### [What is asked]
Among the entries below, find the line with "The three.js and", then quote it and each following line up to and including the line with "shallow tray that", and nothing else.

## start Data section

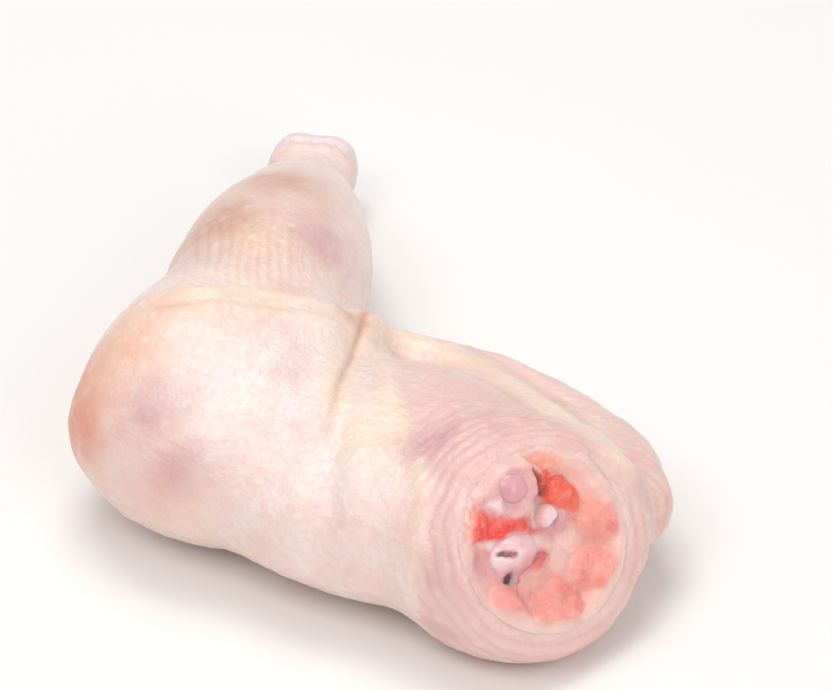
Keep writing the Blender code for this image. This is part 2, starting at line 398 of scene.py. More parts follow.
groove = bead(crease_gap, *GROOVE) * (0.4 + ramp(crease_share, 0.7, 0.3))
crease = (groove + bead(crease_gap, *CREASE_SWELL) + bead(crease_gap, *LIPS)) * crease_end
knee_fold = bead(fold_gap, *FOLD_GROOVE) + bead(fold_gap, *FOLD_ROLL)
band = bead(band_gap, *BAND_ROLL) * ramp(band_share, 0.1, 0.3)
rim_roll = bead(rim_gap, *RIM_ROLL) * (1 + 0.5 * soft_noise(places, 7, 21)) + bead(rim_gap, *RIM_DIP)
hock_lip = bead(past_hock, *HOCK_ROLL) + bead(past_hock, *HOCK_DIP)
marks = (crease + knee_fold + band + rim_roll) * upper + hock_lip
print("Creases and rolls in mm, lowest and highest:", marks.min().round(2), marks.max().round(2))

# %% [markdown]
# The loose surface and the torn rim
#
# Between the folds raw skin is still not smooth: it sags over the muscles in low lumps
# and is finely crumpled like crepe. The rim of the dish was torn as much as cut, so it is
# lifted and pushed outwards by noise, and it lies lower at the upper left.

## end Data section
## start Data section

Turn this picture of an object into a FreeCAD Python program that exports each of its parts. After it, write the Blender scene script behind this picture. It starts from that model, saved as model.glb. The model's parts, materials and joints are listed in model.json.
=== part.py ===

## end Data section
## start Data section

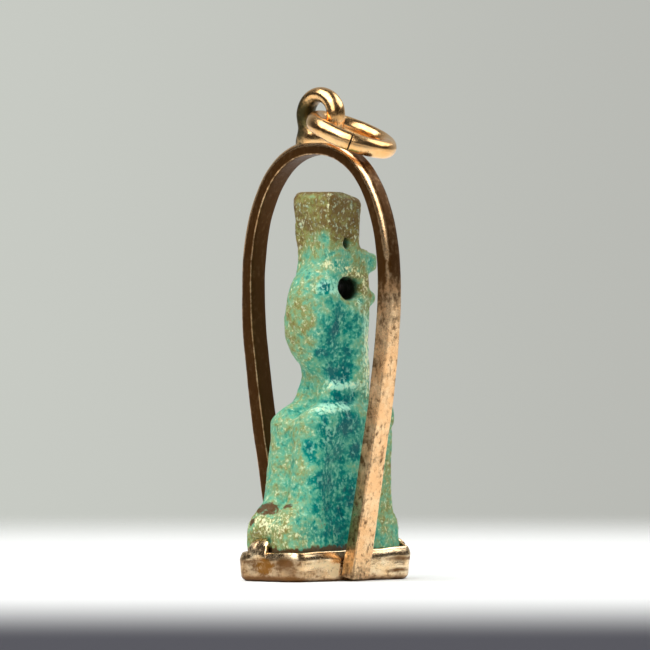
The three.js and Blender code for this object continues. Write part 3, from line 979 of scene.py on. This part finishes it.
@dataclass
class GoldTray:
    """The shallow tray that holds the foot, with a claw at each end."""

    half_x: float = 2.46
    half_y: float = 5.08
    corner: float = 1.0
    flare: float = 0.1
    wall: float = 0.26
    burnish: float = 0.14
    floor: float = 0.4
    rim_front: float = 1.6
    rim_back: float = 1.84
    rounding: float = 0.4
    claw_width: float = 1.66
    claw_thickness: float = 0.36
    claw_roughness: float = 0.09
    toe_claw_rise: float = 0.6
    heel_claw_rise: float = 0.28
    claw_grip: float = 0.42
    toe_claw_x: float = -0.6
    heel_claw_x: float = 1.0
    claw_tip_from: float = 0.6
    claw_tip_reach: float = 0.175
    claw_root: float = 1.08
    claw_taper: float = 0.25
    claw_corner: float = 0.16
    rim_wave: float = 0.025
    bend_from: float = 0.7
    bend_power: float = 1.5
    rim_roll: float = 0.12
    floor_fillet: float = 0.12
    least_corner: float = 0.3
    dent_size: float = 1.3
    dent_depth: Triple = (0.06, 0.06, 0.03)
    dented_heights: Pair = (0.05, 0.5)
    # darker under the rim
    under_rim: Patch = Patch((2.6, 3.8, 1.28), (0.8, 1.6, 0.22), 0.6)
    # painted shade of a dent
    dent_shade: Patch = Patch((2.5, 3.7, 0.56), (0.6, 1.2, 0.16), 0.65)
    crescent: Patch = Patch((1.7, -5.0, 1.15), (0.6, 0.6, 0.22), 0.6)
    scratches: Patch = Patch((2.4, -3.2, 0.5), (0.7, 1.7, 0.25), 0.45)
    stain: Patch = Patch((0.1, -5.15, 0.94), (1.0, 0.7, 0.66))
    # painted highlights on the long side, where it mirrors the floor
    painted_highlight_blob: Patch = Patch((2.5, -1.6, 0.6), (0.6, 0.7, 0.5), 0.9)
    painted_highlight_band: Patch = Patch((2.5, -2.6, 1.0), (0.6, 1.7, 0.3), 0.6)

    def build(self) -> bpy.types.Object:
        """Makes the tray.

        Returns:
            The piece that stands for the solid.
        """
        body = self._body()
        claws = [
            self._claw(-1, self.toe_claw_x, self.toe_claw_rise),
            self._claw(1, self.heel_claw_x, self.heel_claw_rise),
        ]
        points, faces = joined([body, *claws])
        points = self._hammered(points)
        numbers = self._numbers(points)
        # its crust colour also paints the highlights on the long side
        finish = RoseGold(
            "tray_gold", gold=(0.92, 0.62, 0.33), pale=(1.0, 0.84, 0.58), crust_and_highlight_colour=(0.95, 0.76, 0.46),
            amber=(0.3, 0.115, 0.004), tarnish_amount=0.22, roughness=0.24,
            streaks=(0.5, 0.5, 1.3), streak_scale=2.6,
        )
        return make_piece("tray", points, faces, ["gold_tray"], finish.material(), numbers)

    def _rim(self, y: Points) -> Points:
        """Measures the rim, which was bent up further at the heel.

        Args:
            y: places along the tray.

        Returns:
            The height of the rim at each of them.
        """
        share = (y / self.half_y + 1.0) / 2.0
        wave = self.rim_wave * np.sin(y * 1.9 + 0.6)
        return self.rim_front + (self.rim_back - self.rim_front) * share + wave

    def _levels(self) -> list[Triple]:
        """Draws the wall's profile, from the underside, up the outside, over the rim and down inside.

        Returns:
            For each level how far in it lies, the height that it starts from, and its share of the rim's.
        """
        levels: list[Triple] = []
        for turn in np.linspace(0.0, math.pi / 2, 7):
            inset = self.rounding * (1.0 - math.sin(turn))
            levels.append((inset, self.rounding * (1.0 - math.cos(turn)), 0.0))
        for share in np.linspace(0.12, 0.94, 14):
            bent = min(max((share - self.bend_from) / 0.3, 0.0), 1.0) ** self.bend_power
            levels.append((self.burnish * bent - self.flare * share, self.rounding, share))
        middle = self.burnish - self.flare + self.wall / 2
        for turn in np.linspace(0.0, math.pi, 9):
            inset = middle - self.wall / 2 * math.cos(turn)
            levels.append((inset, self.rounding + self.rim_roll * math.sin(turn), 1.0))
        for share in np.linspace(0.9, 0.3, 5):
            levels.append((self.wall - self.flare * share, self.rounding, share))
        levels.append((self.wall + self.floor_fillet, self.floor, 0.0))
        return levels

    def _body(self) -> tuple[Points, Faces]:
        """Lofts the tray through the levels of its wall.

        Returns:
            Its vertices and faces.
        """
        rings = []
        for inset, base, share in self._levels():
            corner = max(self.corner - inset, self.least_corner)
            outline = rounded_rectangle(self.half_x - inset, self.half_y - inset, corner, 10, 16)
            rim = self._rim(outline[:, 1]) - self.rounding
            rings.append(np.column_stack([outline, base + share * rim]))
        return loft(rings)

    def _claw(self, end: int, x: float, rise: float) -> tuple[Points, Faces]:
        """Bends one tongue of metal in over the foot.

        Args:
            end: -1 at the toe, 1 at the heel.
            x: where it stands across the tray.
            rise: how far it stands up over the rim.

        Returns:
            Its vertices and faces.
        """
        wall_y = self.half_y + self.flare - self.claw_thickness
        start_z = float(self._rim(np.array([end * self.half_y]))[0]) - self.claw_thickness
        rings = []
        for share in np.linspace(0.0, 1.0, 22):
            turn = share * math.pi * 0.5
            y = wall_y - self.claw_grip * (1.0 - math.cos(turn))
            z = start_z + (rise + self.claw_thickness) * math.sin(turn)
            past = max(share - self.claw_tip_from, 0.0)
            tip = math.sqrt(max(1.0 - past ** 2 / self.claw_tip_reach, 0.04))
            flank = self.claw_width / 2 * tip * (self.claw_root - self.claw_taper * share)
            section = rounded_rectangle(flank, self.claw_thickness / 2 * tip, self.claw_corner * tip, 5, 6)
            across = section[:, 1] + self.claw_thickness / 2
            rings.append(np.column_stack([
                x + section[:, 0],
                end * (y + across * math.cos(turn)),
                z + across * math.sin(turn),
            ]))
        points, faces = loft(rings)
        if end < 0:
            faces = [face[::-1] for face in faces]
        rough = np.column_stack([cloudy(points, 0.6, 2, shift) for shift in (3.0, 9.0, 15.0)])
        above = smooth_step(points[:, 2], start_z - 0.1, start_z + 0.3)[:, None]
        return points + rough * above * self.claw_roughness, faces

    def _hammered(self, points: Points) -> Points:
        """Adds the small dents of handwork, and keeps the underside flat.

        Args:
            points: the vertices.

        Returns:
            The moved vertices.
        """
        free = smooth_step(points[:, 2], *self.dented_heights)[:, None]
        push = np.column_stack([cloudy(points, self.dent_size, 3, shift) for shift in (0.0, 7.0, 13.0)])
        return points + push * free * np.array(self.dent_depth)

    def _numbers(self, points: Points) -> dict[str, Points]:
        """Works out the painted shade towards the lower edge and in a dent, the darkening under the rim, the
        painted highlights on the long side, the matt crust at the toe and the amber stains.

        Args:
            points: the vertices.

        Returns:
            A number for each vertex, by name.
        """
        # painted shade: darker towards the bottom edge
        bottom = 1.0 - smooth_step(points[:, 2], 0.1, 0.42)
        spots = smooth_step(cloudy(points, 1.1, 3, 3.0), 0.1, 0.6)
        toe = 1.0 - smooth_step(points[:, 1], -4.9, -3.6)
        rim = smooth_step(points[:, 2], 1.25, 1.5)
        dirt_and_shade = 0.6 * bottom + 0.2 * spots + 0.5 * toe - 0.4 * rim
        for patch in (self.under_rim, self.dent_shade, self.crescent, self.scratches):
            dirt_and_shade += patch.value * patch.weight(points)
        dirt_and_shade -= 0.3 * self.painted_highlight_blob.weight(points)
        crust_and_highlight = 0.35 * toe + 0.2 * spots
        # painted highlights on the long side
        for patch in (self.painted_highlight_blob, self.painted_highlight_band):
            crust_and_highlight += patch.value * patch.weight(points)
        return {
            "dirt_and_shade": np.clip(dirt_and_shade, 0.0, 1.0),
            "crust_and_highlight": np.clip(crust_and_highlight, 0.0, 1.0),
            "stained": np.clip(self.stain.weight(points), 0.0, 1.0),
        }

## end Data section

### [Written solution]
The three.js and Blender code for this object continues. Write part 3, from line 979 of scene.py on. This part finishes it.
@dataclass
class GoldTray:
    """The shallow tray that holds the foot, with a claw at each end."""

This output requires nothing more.